### WHAT THE EXERCISE ASKS
Repeat, exactly, the run of lines that opens with the line containing "What OpenSCAD source" and closes with the line containing "port_stitches = 76; // [60:1:90]", and leave all other lines out.

[BEGIN EXTRACTED RECORDS]

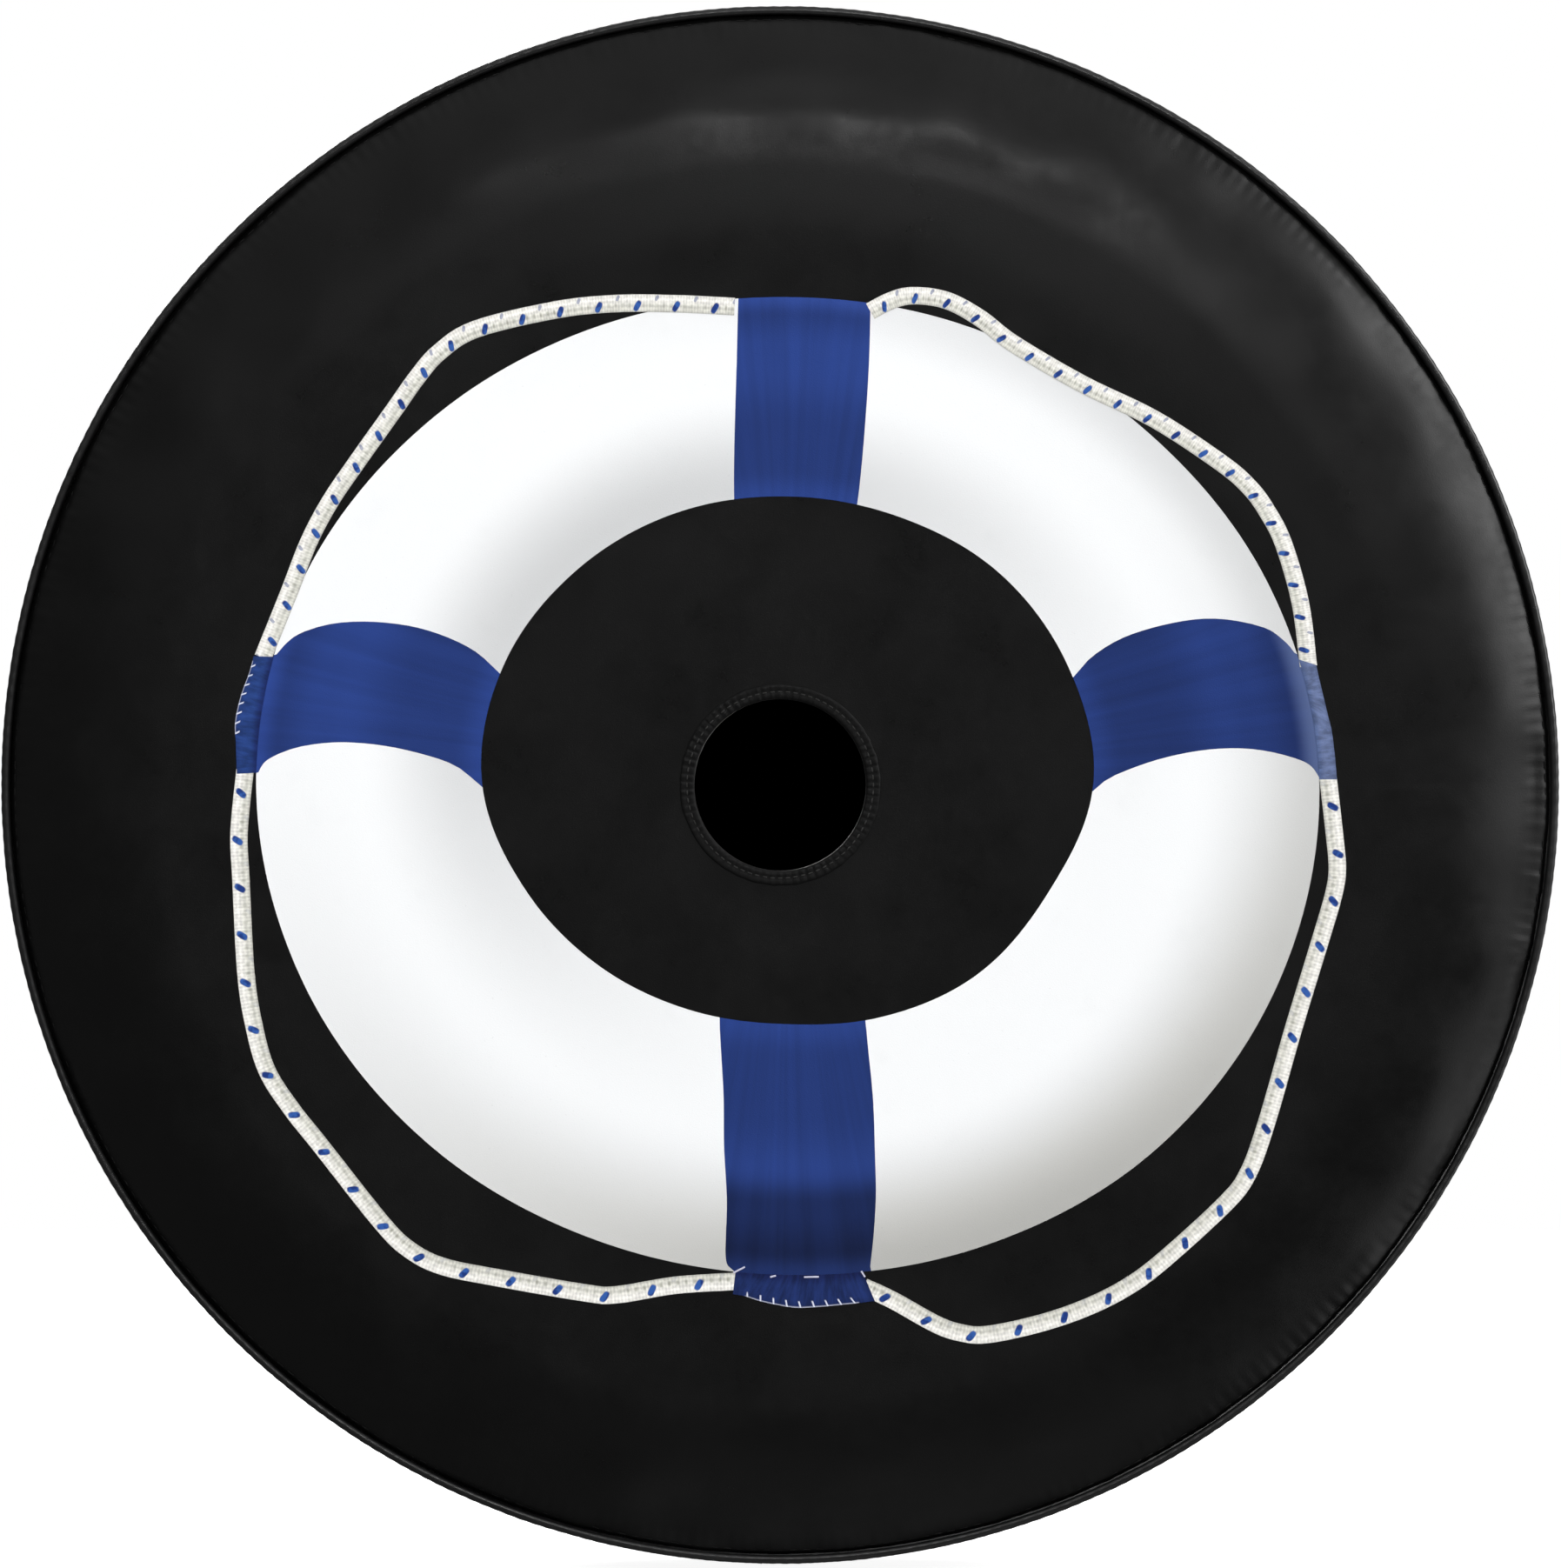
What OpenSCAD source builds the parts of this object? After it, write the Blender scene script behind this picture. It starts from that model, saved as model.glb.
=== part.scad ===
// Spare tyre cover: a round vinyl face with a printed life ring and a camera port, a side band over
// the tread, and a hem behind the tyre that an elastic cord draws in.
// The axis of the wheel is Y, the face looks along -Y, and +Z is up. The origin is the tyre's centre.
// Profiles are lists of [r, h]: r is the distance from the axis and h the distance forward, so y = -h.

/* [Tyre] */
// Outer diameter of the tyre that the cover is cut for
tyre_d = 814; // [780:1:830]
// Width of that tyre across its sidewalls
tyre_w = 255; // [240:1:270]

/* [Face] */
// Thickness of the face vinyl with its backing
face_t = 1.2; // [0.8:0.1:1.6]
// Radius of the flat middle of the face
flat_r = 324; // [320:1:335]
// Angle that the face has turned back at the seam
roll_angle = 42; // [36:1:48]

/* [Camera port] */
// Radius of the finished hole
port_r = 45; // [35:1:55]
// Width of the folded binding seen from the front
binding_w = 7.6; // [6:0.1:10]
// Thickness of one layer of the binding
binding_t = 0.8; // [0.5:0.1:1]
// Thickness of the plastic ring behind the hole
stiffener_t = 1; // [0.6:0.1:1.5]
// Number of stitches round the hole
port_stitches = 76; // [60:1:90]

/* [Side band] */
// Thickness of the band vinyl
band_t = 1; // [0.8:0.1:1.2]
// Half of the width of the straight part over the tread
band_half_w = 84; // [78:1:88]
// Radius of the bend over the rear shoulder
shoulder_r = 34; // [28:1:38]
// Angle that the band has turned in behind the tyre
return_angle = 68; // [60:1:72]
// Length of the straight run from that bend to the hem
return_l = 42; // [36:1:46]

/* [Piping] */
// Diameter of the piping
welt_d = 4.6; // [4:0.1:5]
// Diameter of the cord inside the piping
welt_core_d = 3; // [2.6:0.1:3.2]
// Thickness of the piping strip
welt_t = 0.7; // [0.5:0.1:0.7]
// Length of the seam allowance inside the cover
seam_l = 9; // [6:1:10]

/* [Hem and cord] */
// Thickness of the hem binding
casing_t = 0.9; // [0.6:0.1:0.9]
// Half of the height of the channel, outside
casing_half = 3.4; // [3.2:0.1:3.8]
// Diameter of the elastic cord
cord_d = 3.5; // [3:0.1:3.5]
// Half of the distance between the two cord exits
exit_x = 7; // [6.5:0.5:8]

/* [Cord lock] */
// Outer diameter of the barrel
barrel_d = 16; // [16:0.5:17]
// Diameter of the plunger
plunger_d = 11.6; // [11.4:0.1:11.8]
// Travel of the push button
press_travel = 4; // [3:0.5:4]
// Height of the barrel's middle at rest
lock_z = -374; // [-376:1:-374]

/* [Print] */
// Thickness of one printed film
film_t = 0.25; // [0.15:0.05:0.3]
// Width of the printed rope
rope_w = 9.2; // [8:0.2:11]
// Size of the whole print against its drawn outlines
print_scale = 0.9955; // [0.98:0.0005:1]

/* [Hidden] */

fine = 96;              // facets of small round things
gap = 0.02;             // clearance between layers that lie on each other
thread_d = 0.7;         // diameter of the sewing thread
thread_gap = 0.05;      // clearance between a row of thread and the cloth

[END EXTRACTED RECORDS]
[BEGIN EXTRACTED RECORDS]

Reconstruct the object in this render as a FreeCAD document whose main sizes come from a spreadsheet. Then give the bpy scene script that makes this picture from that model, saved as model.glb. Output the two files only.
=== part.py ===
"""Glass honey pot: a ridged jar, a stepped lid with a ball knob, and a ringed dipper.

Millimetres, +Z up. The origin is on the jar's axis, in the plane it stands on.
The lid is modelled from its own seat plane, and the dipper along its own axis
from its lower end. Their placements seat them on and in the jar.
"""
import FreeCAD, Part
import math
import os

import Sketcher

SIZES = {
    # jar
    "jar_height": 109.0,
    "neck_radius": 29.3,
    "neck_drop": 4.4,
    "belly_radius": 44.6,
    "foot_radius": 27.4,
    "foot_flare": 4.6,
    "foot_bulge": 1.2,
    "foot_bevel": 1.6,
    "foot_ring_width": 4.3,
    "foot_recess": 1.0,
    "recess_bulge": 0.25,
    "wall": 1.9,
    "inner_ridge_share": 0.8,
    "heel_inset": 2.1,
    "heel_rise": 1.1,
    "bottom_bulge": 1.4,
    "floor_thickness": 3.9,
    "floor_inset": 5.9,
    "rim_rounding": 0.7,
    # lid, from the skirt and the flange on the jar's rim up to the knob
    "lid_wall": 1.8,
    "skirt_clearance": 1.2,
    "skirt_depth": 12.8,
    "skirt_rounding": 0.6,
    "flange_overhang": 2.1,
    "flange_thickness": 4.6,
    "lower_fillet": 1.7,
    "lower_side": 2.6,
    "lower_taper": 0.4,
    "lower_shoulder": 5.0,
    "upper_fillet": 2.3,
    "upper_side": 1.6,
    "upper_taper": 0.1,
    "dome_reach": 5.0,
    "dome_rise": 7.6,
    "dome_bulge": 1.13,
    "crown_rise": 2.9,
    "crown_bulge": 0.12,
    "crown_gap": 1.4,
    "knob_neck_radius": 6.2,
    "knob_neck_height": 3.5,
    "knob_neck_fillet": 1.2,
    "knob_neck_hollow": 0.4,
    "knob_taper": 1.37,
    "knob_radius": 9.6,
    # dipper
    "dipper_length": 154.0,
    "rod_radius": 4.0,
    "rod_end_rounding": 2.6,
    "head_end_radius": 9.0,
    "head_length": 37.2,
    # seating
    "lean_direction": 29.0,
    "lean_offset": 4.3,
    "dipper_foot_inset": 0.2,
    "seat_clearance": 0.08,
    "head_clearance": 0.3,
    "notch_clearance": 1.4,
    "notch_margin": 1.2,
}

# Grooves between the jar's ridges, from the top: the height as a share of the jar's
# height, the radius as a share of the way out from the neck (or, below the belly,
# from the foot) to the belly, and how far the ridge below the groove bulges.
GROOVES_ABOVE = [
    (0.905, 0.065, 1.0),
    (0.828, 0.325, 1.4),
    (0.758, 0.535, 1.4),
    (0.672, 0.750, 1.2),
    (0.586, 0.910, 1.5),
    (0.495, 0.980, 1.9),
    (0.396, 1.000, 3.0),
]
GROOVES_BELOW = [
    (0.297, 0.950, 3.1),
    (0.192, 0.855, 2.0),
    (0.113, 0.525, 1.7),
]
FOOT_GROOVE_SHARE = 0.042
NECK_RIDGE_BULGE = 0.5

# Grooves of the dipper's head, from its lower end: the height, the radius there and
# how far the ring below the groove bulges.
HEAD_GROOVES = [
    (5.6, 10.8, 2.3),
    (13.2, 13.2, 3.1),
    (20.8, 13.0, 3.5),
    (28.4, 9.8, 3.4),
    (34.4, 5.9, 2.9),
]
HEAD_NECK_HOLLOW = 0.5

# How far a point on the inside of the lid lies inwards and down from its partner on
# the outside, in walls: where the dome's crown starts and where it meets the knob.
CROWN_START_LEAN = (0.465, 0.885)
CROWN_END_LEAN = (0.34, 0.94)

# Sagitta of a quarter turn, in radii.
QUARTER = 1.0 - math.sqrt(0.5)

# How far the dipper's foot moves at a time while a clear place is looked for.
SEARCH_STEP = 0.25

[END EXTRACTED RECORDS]

### ANSWER TO THIS TASK
What OpenSCAD source builds the parts of this object? After it, write the Blender scene script behind this picture. It starts from that model, saved as model.glb.
=== part.scad ===
// Spare tyre cover: a round vinyl face with a printed life ring and a camera port, a side band over
// the tread, and a hem behind the tyre that an elastic cord draws in.
// The axis of the wheel is Y, the face looks along -Y, and +Z is up. The origin is the tyre's centre.
// Profiles are lists of [r, h]: r is the distance from the axis and h the distance forward, so y = -h.

/* [Tyre] */
// Outer diameter of the tyre that the cover is cut for
tyre_d = 814; // [780:1:830]
// Width of that tyre across its sidewalls
tyre_w = 255; // [240:1:270]

/* [Face] */
// Thickness of the face vinyl with its backing
face_t = 1.2; // [0.8:0.1:1.6]
// Radius of the flat middle of the face
flat_r = 324; // [320:1:335]
// Angle that the face has turned back at the seam
roll_angle = 42; // [36:1:48]

/* [Camera port] */
// Radius of the finished hole
port_r = 45; // [35:1:55]
// Width of the folded binding seen from the front
binding_w = 7.6; // [6:0.1:10]
// Thickness of one layer of the binding
binding_t = 0.8; // [0.5:0.1:1]
// Thickness of the plastic ring behind the hole
stiffener_t = 1; // [0.6:0.1:1.5]
// Number of stitches round the hole
port_stitches = 76; // [60:1:90]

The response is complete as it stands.